Un lugar muy peculiar
Alfonso Sánchez Ortega
Una
vez llegado al destino de su caída, en el suelo de aquella sala del Consejo, las
imágenes ante sus ojos se desvanecieron, como si el habitual y ya familiar velo
de nevada y tupida seda, se hiciese una vez más, claramente visible ante sus
ojos, atrapando todo lo habido entre las aquellas paredes de todo el edificio,
cayendo lentamente sobre los perfiles y matices de todo lo que había ante sus
ojos, hasta que el halo blanco y neblinoso le fue apagando aquella visión
haciéndole perder la consciencia de sí mismo.
Era
el mismo velo que tantas veces había visto caer por todos los rincones de
aquella empresa, atrapando personas, situaciones, miserias, dejaciones, salarios
e imprudencias, congelando de paso los nuevos planes y las nuevas ilusiones,
convirtiendo todos los días en iguales, durante los ya un puñado de años de ser
empleado y estar atrapado allí adentro. Con un trabajo odiosamente idéntico
cada día, cada mes y cada año. Sin ninguna novedad que hiciera renovar las
ilusiones de tener que esforzarse y encontrar nuevas soluciones para los nuevos
problemas, que realmente siempre eran los mismos.
Cada
día, lo que sucedía era exactamente lo mismo. Las contrariedades las mismas,
los remedios —más
que soluciones—,
también. Odiosamente unas y otras cosas, torpes y lentas, siempre lo mismo y el
negocio de aquel colectivo, único y también siempre el mismo.
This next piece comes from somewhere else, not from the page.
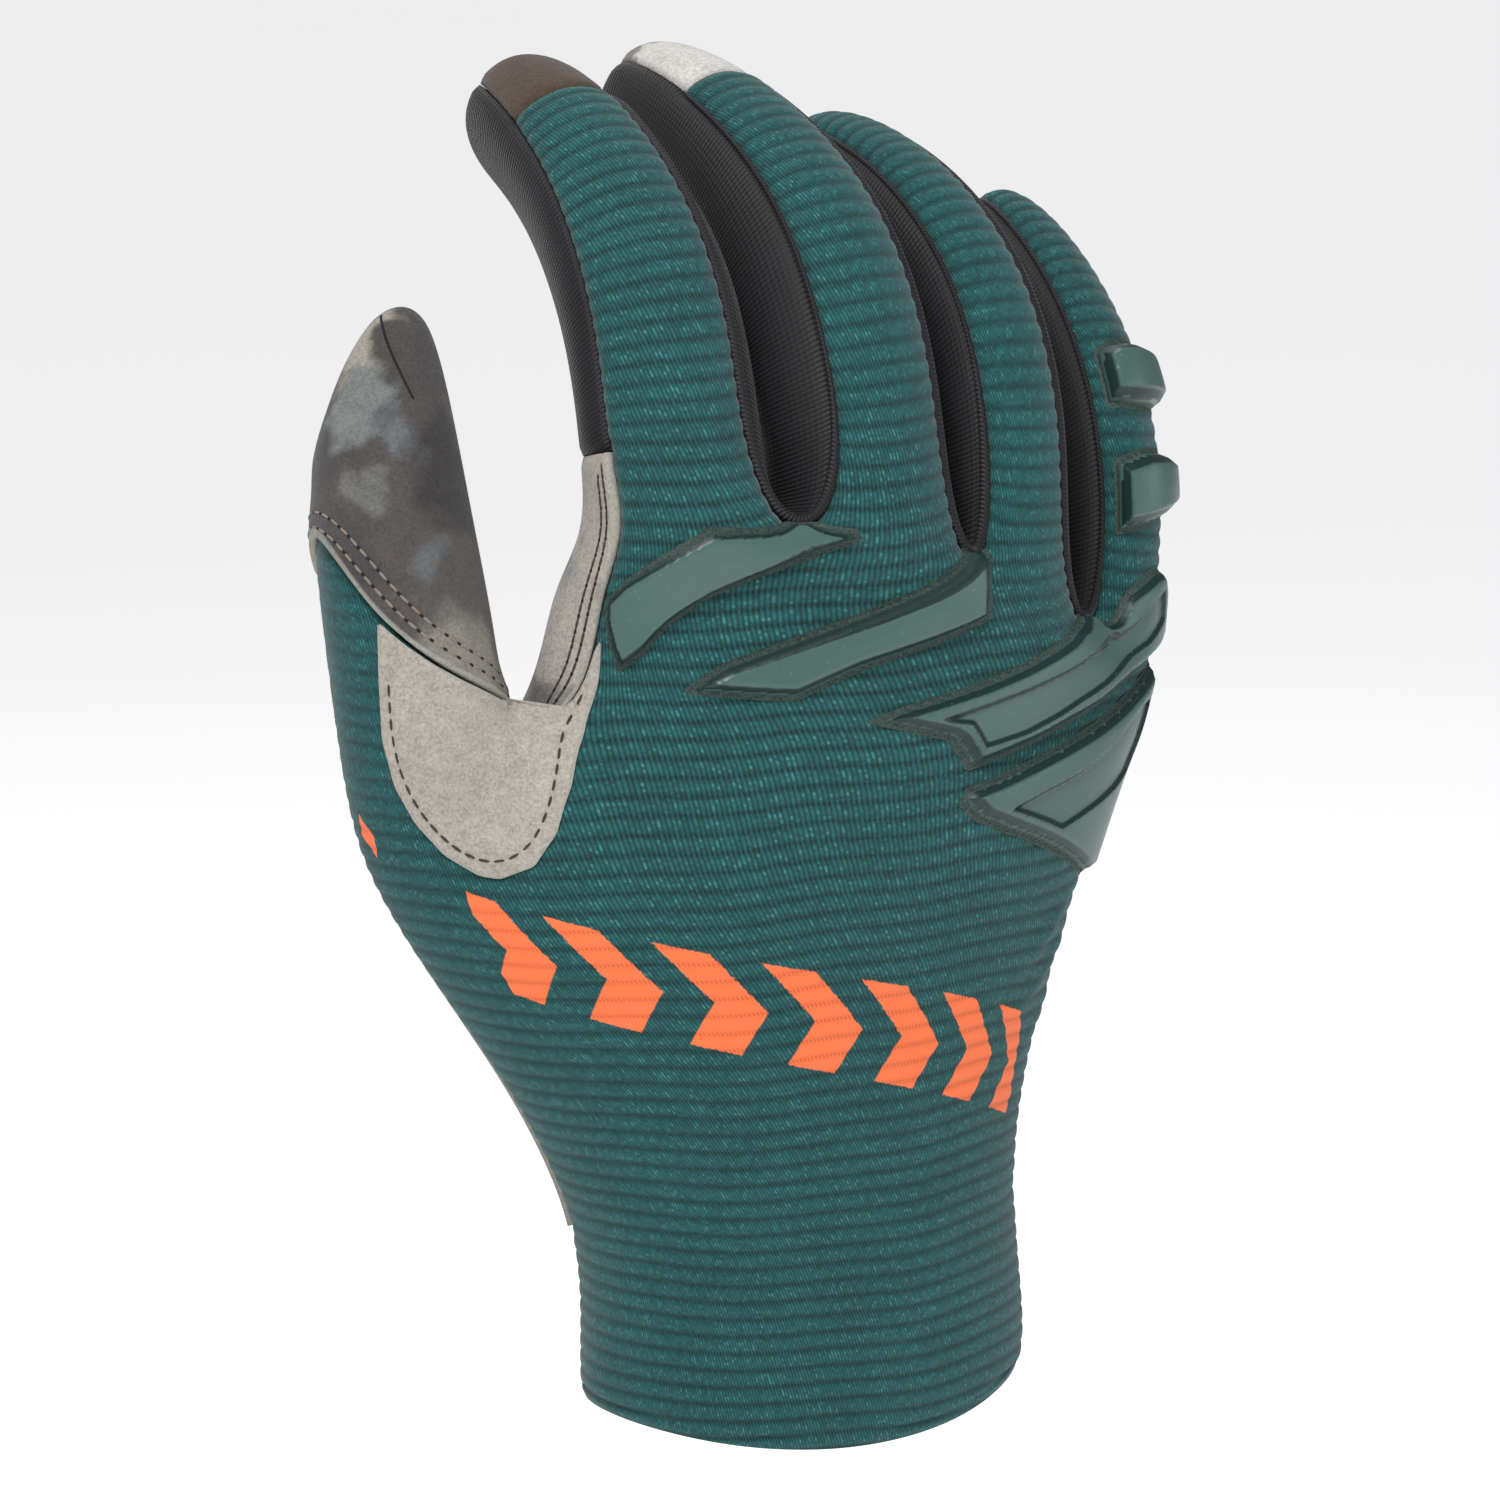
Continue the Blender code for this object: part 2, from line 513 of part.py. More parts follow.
def skin_arrays(found):
    """Points, vertex normals, faces, panels and pattern corners of the subdivided skin."""
    depsgraph = bpy.context.evaluated_depsgraph_get()
    mesh = bpy.data.meshes.new_from_object(found.evaluated_get(depsgraph), depsgraph=depsgraph)
    count = len(mesh.vertices)
    points = np.empty(count * 3)
    mesh.vertices.foreach_get("co", points)
    points = points.reshape(-1, 3)
    normals = np.array([tuple(v.normal) for v in mesh.vertices])
    faces = [tuple(p.vertices) for p in mesh.polygons]
    panels = [p.material_index for p in mesh.polygons]
    uv = np.empty(len(mesh.loops) * 2)
    mesh.uv_layers[0].data.foreach_get("uv", uv)
    uv = uv.reshape(-1, 2)
    corners = [uv[list(p.loop_indices)] for p in mesh.polygons]
    bpy.data.meshes.remove(mesh)
    return points, normals, faces, panels, corners


def wall_solid(points, normals, faces, wall, gap):
    """A cloth wall: the outer faces, the same faces set in by the wall, and rims along the borders."""
    used = sorted({i for face in faces for i in face})
    place = {i: n for n, i in enumerate(used)}
    edges = {}
    for face in faces:
        for a, b in zip(face, face[1:] + face[:1]):
            edges[(a, b)] = face
    borders = [(a, b) for (a, b) in edges if (b, a) not in edges]
    inward = {}
    for a, b in borders:
        corners = points[list(edges[(a, b)])]
        normal = np.cross(corners[2] - corners[0], corners[3] - corners[1])
        side = np.cross(normal, points[b] - points[a])
        side /= np.linalg.norm(side)
        for i in (a, b):
            inward.setdefault(i, []).append(side)
    outer = points[used].copy()
    for i, sides in inward.items():
        total = np.sum(sides, axis=0)
        size = np.linalg.norm(total)
        if size > 1e-9:
            total /= size
            reach = min(1.0 / max(float(np.dot(total, sides[0])), 0.5), 1.6)
            outer[place[i]] += total * reach * gap / 2
    inner = outer - normals[used] * wall
    total = len(used)
    out = [[place[i] for i in face] for face in faces]
    back = [[place[i] + total for i in reversed(face)] for face in faces]
    rims = [[place[b], place[a], place[a] + total, place[b] + total] for a, b in borders]
    return np.vstack([outer, inner]), out + back + rims


class PatternMap:
    """Finds the skin's point and normal at a place on a panel's flat pattern."""

    def __init__(self, points, normals, faces, corners):
        self.corners = []
        self.points = []
        self.normals = []
        for face, flat in zip(faces, corners):
            for trio in ((0, 1, 2), (0, 2, 3)):
                self.corners.append([Vector((flat[k][0], flat[k][1], 0)) for k in trio])
                self.points.append([Vector(points[face[k]]) for k in trio])
                self.normals.append([Vector(normals[face[k]]) for k in trio])
        flat_points = [corner for trio in self.corners for corner in trio]
        trios = [(3 * k, 3 * k + 1, 3 * k + 2) for k in range(len(self.corners))]
        self.tree = BVHTree.FromPolygons(flat_points, trios)

    def raised(self, across, up, height):
        """The point that stands a height above the skin at that place of the pattern."""
        place = Vector((across, up, 0))
        _, _, index, _ = self.tree.find_nearest(place)
        point = barycentric_transform(place, *self.corners[index], *self.points[index])
        normal = barycentric_transform(place, *self.corners[index], *self.normals[index])
        return point + normal.normalized() * height


def resampled(outline, step):
    """The outline's corners with extra points, so that no edge is longer than the step."""
    points = []
    for a, b in zip(outline, np.roll(outline, -1, axis=0)):
        count = max(1, math.ceil(np.linalg.norm(b - a) / step))
        points.extend(a + (b - a) * k / count for k in range(count))
    return np.array(points)


def inset(outline, distance):
    """A counter-clockwise outline moved inward, less where an edge would turn over."""
    run = np.roll(outline, -1, axis=0) - outline
    ahead = run / np.linalg.norm(run, axis=1, keepdims=True)
    behind = np.roll(ahead, 1, axis=0)
    left = np.stack([-ahead[:, 1], ahead[:, 0]], axis=1)
    left_behind = np.stack([-behind[:, 1], behind[:, 0]], axis=1)
    middle = left + left_behind
    middle /= np.linalg.norm(middle, axis=1, keepdims=True)
    reach = distance / np.clip(np.sum(middle * left, axis=1), 0.55, 1)
    for _ in range(12):
        moved = outline + middle * reach[:, None]
        new_run = np.roll(moved, -1, axis=0) - moved
        turned = np.sum(new_run * run, axis=1) < 0.15 * np.sum(run * run, axis=1)
        if not turned.any():
            break
        reach[turned | np.roll(turned, 1)] *= 0.7
    return moved


def filled(outline, step, margin):
    """Triangles that fill an outline, with grid points kept a margin clear of its edge."""
    low, high = outline.min(axis=0), outline.max(axis=0)
    grid = []
    for x in np.arange(low[0] + step / 2, high[0], step):
        for y in np.arange(low[1] + step / 2, high[1], step):
            crossings = 0
            nearest = 1e9
            for a, b in zip(outline, np.roll(outline, -1, axis=0)):
                if (a[1] > y) != (b[1] > y) and x < a[0] + (y - a[1]) * (b[0] - a[0]) / (b[1] - a[1]):
                    crossings += 1
                run = b - a
                share = np.clip(np.dot((x, y) - a, run) / np.dot(run, run), 0, 1)
                nearest = min(nearest, np.linalg.norm((x, y) - a - run * share))
            if crossings % 2 and nearest > margin:
                grid.append((x, y))
    places = [Vector(p) / MM for p in outline] + [Vector(p) / MM for p in grid]
    ring = list(range(len(outline)))
    found = delaunay_2d_cdt(places, [], [ring], 1, 1e-4)
    order = [origins[0] for origins in found[3]]
    trios = [[order[i] for i in face] for face in found[2]]
    return np.array([p * MM for p in places]), trios


def laid_solid(piece, pattern):
    """A flat piece laid on the skin: underside, upright edge, chamfer and top."""
    outline = np.array(piece.outline) * (PALM_WIDTH / DRAWN_PALM_WIDTH, WEB_HEIGHT / DRAWN_WEB_HEIGHT)
    area = np.sum(outline[:, 0] * np.roll(outline[:, 1], -1) - np.roll(outline[:, 0], -1) * outline[:, 1])
    if area < 0:
        outline = outline[::-1]
    outline = resampled(outline, LAID_STEP)
    top_outline = inset(outline, piece.chamfer)
    under, trios = filled(outline, LAID_STEP, piece.chamfer + 0.35 * LAID_STEP)
    count = len(outline)
    over = np.vstack([top_outline, under[count:]])
    top = piece.gap + piece.thickness
    points = [pattern.raised(x, y, piece.gap) for x, y in under]
    rim = len(points)
    points += [pattern.raised(x, y, top - piece.drop) for x, y in outline]
    crown = len(points)
    points += [pattern.raised(x, y, top) for x, y in over]
    faces = [list(reversed(trio)) for trio in trios]
    for k in range(count):
        n = (k + 1) % count
        faces.append([k, n, rim + n, rim + k])
        faces.append([rim + k, rim + n, crown + n, crown + k])
    faces += [[crown + i for i in trio] for trio in trios]
    return np.array(points), faces


def material(name, colour, roughness):
    made = bpy.data.materials.new(name)
    made.use_nodes = True
    shader = made.node_tree.nodes["Principled BSDF"]
    shader.inputs["Base Color"].default_value = colour + (1.0,)
    shader.inputs["Roughness"].default_value = roughness
    return made


def add_object(name, points, faces, collection):
    mesh = bpy.data.meshes.new(name)
    mesh.from_pydata([tuple(p) for p in points], [], faces)
    mesh.update()
    found = bpy.data.objects.new(name, mesh)
    found.data.materials.append(bpy.data.materials[name])
    collection.objects.link(found)
    return found


COLOURS = {
    "back_panel": ((0.020, 0.100, 0.095), 0.85),
    "palm_panel": ((0.270, 0.255, 0.235), 0.95),
    "thumb_sleeve": ((0.180, 0.175, 0.170), 0.95),
    "gusset_index_radial": ((0.012, 0.011, 0.013), 0.60),
    "gusset_index_middle": ((0.012, 0.011, 0.013), 0.60),
    "gusset_middle_ring": ((0.012, 0.011, 0.013), 0.60),
    "gusset_ring_little": ((0.012, 0.011, 0.013), 0.60),
    "thumb_crotch_patch": ((0.400, 0.370, 0.340), 0.95),
    "knuckle_pad_index": ((0.060, 0.125, 0.115), 0.40),
    "knuckle_pad_middle": ((0.060, 0.125, 0.115), 0.40),
    "ulnar_guard_upper": ((0.060, 0.125, 0.115), 0.40),
    "ulnar_guard_lower": ((0.060, 0.125, 0.115), 0.40),
    "little_block_distal": ((0.060, 0.125, 0.115), 0.40),
    "little_block_proximal": ((0.060, 0.125, 0.115), 0.40),
}


def main():
    for found in list(bpy.data.objects):
        bpy.data.objects.remove(found)
    scene = bpy.context.scene
    made = bpy.data.collections.new("motocross_glove")
    guides = bpy.data.collections.new("guides")
    scene.collection.children.link(made)
    scene.collection.children.link(guides)
    for name, (colour, roughness) in COLOURS.items():
        material(name, colour, roughness)
    cage = build_cage()
    skin = cage_object("skin_cage", cage, CAD_LEVEL, guides)
    points, normals, faces, panels, corners = skin_arrays(skin)
    for index, name in enumerate(PANEL_NAMES):
        chosen = [face for face, panel in zip(faces, panels) if panel == index]
        solid_points, solid_faces = wall_solid(points, normals, chosen, PANEL_WALLS[index], SEAM_GAP)
        add_object(name, solid_points, solid_faces, made)
    on_back = [k for k, panel in enumerate(panels) if panel == BACK]
    pattern = PatternMap(points, normals, [faces[k] for k in on_back], [corners[k] for k in on_back])
    for piece in LAID_PIECES:
        solid_points, solid_faces = laid_solid(piece, pattern)
        add_object(piece.name, solid_points, solid_faces, made)


main()
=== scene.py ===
"""Looks of a right-hand motocross glove: ribbed knit back, suede palm and thumb, stretch gussets,
moulded guards, a crotch patch, rolled seams and the stitches that hold them together.

The skin is the same coarse cage as the CAD's, subdivided further, so that each cloth panel lies where
its solid lies.  Flat pieces go onto the back panel through the back's flat pattern, whose u runs
across the hand from the middle finger and v runs up from the cuff.
"""

import logging
from dataclasses import dataclass, field
from enum import Enum, IntEnum
from typing import ClassVar, NamedTuple

import bpy
import numpy as np
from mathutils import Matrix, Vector
from mathutils.bvhtree import BVHTree


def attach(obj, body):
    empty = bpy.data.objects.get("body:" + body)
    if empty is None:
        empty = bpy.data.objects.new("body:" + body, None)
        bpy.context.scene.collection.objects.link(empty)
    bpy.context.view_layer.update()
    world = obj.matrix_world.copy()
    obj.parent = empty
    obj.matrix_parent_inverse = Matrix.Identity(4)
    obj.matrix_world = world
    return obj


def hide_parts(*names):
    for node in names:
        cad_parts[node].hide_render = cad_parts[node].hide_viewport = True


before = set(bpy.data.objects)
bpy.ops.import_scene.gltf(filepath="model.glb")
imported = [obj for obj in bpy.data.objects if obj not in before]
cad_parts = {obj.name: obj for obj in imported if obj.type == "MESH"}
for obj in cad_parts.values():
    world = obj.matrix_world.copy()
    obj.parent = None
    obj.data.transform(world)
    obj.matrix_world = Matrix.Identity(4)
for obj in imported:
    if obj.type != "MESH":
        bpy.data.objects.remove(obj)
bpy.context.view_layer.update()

log = logging.getLogger("glove")

MM = 0.001
SKIN_LEVEL = 3
PATTERN = "pattern"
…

Teniendo que
soportar sin tregua, aquella habilidad seguramente programada de permanecer
siempre atentos a las miradas de los cómplices de Agapito, que por no tener
nada mejor que hacer o sencillamente no saber hacer otra cosa, apagaban
cualquier retazo de creatividad, de ingenio, de brillantez, de buenas ideas, de
ganas de hacer algo nuevo, de destacar quizá por un esmerado buen hacer, ahogando
los destellos incipientes, con sus meteduras de narices en los caldos que no
eran de su cuidado, para volver a sumir toda aquella actividad bajo el
aplastante rodillo de dejadez y parsimonia, que apagaban cualesquiera
incipientes nuevas ilusiones. Parecía como si todo aquel puñado de gente, los
incondicionales, todos al unísono, fueran diciéndose entre ellos «… hay que
frenar y aplastar cualquier actitud que se salga de lo habitual, no vaya a ser
que quedemos en evidencia y se cuestione nuestra estupidez».
Acostumbrado
Santiago durante toda una vida al entorno multinacional, donde el trabajo de
cada día parecía diferente y se fomentaban los valores generados por las nuevas
ideas y se impulsaba sin resquicio la creatividad, era difícil adaptarse a
contemplar aquella casera empresa, hecha con manifiesta improvisación según lo
requería el momento, solamente por estar cerca de Ramón y así solamente dejar
de vernos sólo de vez en cuando y no como antes largas temporadas, mientras que
por otro lado, le permitía a Santiago echarle una mano de amigo, haber
renunciado a todo aquello, donde podías preguntar cualquier duda y siempre
encontrabas a alguien a mano, que animadamente y sin pedir nada a cambio, te la
resolvía. Aquí no. Lo descubrí a los cuatro días. Las dudas te las resuelves
tú, como tu propia mente te dé a entender, porque eso de preguntar por
alrededor, no era una tarea nada fácil. Y encima Agapito y sus mariachis, ante
los cuales tenías que dar cuenta de que cómo era posible tener una duda… te
daban siempre su particular visión de las cosas “hazlo así mismo hombre… ¡qué
más da!” Y ese era su mágico remedio para todo.